Exercise prompt: Using the listing below, copy exactly the lines from the one containing "transistor_body, transistor_leads = make_transistor()" to the one containing "zip(*points))), Vector(map(max, zip(*points)))", both lines included, and no others.

## BEGIN Given data

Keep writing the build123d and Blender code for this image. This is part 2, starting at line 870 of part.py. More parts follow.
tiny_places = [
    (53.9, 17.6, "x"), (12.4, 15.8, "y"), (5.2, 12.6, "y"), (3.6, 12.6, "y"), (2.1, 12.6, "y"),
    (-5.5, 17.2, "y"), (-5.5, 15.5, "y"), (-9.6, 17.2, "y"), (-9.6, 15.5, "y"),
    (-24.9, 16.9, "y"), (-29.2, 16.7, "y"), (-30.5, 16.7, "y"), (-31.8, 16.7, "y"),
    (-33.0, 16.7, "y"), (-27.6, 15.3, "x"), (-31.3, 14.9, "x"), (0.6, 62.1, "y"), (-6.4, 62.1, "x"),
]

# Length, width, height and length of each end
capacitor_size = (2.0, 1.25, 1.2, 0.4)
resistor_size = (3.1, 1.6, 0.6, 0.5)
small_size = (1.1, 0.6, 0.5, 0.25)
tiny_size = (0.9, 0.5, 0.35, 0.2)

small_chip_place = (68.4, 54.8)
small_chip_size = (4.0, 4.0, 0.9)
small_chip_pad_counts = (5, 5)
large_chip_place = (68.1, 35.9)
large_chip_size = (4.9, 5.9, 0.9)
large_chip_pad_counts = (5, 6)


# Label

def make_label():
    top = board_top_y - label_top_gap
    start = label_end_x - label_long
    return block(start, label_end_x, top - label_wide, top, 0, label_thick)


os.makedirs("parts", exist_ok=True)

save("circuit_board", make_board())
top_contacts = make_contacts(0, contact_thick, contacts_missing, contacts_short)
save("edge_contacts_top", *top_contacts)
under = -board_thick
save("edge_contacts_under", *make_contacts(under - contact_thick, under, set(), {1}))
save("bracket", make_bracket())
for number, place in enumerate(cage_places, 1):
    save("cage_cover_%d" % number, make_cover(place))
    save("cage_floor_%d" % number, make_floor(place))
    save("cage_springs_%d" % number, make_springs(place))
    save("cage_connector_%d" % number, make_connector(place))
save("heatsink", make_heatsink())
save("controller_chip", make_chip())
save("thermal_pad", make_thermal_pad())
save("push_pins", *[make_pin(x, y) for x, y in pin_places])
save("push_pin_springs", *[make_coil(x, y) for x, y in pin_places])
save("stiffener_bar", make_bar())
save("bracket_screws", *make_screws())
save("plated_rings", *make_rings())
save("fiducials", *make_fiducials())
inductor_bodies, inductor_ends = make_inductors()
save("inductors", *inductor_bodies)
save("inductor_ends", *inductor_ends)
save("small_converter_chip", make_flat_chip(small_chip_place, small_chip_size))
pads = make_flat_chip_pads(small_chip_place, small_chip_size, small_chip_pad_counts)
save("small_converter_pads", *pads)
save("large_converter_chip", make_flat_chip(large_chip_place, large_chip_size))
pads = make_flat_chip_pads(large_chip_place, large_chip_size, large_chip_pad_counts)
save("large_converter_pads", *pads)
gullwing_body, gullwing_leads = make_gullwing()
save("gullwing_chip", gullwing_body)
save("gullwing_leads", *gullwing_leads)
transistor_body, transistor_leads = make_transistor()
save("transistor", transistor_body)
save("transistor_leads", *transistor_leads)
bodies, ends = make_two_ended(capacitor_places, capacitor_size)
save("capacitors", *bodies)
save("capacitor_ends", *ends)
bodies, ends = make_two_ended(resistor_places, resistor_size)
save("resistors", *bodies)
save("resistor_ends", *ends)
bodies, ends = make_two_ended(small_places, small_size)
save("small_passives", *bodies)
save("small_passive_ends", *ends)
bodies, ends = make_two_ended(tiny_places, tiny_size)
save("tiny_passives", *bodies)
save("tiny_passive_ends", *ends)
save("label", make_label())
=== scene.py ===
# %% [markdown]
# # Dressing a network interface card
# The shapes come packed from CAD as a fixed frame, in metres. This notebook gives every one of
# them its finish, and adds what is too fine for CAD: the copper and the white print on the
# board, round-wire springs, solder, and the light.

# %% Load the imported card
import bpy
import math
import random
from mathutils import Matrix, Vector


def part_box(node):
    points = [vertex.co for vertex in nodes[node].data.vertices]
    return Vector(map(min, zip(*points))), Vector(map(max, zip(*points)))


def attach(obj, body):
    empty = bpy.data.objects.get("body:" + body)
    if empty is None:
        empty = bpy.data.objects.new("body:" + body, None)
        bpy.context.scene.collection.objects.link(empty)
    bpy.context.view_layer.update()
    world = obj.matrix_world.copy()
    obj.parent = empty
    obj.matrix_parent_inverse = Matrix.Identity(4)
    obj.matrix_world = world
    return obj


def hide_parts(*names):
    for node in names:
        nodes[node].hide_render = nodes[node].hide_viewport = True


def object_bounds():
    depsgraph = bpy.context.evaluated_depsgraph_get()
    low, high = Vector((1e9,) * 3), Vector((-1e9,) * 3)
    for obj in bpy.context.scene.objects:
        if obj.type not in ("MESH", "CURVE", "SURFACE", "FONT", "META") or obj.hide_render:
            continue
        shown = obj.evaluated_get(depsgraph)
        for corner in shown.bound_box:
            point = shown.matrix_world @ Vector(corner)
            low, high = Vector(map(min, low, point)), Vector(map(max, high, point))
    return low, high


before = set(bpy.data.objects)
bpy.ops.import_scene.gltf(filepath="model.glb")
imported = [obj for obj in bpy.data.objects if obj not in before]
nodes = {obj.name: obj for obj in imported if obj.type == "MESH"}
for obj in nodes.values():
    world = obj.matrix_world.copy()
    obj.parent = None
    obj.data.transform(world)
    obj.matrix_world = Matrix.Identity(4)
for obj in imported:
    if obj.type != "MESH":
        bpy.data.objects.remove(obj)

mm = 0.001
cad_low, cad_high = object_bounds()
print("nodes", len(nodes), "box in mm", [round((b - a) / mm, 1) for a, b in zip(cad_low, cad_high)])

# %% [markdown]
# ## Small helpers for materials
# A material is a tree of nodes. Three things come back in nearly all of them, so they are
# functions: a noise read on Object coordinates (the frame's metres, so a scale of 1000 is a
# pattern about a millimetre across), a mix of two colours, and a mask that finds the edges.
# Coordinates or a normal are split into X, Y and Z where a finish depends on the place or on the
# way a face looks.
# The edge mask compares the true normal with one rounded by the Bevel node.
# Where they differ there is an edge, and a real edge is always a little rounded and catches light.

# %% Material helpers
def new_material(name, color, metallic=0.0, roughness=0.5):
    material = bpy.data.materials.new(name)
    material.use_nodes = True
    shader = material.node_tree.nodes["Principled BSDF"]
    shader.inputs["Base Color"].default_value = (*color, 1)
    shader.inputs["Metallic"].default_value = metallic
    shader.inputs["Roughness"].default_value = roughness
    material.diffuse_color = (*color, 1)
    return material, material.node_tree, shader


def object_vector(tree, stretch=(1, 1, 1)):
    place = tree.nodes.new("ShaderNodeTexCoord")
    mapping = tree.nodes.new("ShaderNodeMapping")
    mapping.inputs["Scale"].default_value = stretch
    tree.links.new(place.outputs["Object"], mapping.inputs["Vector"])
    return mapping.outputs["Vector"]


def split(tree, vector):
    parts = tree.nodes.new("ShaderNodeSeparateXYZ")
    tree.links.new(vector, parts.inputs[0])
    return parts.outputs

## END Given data
## BEGIN Given data

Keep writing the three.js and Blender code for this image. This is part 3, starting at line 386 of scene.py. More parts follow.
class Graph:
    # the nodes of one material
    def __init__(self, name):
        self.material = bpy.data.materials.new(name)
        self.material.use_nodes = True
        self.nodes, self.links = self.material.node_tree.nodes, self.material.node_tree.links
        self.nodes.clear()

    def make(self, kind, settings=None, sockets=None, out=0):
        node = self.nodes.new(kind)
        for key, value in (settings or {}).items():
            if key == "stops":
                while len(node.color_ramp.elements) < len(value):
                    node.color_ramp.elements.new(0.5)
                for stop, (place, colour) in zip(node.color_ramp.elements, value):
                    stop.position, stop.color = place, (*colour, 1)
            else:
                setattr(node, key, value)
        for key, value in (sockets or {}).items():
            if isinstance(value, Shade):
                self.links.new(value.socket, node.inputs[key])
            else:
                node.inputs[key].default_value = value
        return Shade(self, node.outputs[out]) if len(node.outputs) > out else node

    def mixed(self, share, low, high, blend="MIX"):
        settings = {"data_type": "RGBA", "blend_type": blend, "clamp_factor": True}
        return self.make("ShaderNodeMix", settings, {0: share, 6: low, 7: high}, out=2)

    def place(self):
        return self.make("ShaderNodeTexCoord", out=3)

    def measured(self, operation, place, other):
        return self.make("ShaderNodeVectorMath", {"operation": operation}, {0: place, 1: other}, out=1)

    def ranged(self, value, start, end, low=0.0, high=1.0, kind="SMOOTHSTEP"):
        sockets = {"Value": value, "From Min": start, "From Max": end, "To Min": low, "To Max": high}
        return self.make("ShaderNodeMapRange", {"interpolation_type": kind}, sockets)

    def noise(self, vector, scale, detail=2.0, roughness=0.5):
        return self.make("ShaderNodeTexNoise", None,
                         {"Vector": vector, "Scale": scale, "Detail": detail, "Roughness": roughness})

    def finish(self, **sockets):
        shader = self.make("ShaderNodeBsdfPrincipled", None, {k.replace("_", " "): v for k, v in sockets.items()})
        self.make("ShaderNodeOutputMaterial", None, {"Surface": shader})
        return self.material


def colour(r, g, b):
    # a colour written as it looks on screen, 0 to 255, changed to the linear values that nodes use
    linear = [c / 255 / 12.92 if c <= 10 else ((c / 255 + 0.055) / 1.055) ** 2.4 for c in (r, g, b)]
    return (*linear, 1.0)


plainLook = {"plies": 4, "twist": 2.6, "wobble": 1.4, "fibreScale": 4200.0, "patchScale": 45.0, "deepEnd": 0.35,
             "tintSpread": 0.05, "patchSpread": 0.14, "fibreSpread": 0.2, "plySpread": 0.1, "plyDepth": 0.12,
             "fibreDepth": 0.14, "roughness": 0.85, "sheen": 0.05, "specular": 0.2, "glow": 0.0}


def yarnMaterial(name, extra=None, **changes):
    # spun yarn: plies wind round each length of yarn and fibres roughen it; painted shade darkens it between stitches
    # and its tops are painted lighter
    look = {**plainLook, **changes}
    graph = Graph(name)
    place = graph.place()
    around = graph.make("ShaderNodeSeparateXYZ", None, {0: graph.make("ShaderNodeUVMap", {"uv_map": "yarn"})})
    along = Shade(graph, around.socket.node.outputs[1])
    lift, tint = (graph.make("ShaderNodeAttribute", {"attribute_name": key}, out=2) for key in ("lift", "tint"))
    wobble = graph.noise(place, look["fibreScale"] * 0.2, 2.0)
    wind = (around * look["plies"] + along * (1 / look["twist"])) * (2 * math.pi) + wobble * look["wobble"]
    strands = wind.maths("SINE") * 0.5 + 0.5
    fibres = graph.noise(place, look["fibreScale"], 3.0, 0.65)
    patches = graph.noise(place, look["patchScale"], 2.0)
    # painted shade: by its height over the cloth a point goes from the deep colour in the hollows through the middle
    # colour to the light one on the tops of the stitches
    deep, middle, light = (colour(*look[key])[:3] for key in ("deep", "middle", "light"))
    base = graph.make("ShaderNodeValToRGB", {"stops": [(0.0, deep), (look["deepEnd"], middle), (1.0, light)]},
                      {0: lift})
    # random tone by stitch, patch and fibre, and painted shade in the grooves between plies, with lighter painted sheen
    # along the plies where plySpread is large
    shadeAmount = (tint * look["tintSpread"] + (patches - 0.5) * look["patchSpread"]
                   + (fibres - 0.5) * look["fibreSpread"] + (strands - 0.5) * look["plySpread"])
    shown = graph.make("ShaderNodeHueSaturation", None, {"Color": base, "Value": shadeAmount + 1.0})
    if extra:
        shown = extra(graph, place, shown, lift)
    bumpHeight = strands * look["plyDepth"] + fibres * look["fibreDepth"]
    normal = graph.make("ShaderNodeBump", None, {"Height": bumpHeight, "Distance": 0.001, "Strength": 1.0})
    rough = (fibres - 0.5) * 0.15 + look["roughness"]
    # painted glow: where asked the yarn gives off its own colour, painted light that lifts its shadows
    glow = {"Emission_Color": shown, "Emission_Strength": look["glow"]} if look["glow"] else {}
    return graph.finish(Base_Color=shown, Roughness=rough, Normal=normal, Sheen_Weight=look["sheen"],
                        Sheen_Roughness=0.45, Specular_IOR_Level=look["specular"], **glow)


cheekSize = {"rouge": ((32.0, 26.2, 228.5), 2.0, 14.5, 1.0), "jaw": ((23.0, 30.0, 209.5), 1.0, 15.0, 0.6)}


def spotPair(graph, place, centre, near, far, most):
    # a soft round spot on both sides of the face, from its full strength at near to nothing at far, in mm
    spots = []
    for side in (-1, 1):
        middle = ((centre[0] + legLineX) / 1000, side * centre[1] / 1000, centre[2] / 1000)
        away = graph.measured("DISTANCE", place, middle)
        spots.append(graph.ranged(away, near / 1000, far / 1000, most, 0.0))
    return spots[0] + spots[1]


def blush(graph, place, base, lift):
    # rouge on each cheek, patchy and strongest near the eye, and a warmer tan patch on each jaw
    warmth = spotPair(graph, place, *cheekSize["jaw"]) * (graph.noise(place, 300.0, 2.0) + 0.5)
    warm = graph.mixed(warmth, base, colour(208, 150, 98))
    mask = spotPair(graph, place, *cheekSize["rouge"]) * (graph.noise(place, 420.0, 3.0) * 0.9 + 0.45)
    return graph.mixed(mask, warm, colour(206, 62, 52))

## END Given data

Complete response:
transistor_body, transistor_leads = make_transistor()
save("transistor", transistor_body)
save("transistor_leads", *transistor_leads)
bodies, ends = make_two_ended(capacitor_places, capacitor_size)
save("capacitors", *bodies)
save("capacitor_ends", *ends)
bodies, ends = make_two_ended(resistor_places, resistor_size)
save("resistors", *bodies)
save("resistor_ends", *ends)
bodies, ends = make_two_ended(small_places, small_size)
save("small_passives", *bodies)
save("small_passive_ends", *ends)
bodies, ends = make_two_ended(tiny_places, tiny_size)
save("tiny_passives", *bodies)
save("tiny_passive_ends", *ends)
save("label", make_label())
=== scene.py ===
# %% [markdown]
# # Dressing a network interface card
# The shapes come packed from CAD as a fixed frame, in metres. This notebook gives every one of
# them its finish, and adds what is too fine for CAD: the copper and the white print on the
# board, round-wire springs, solder, and the light.

# %% Load the imported card
import bpy
import math
import random
from mathutils import Matrix, Vector


def part_box(node):
    points = [vertex.co for vertex in nodes[node].data.vertices]
    return Vector(map(min, zip(*points))), Vector(map(max, zip(*points)))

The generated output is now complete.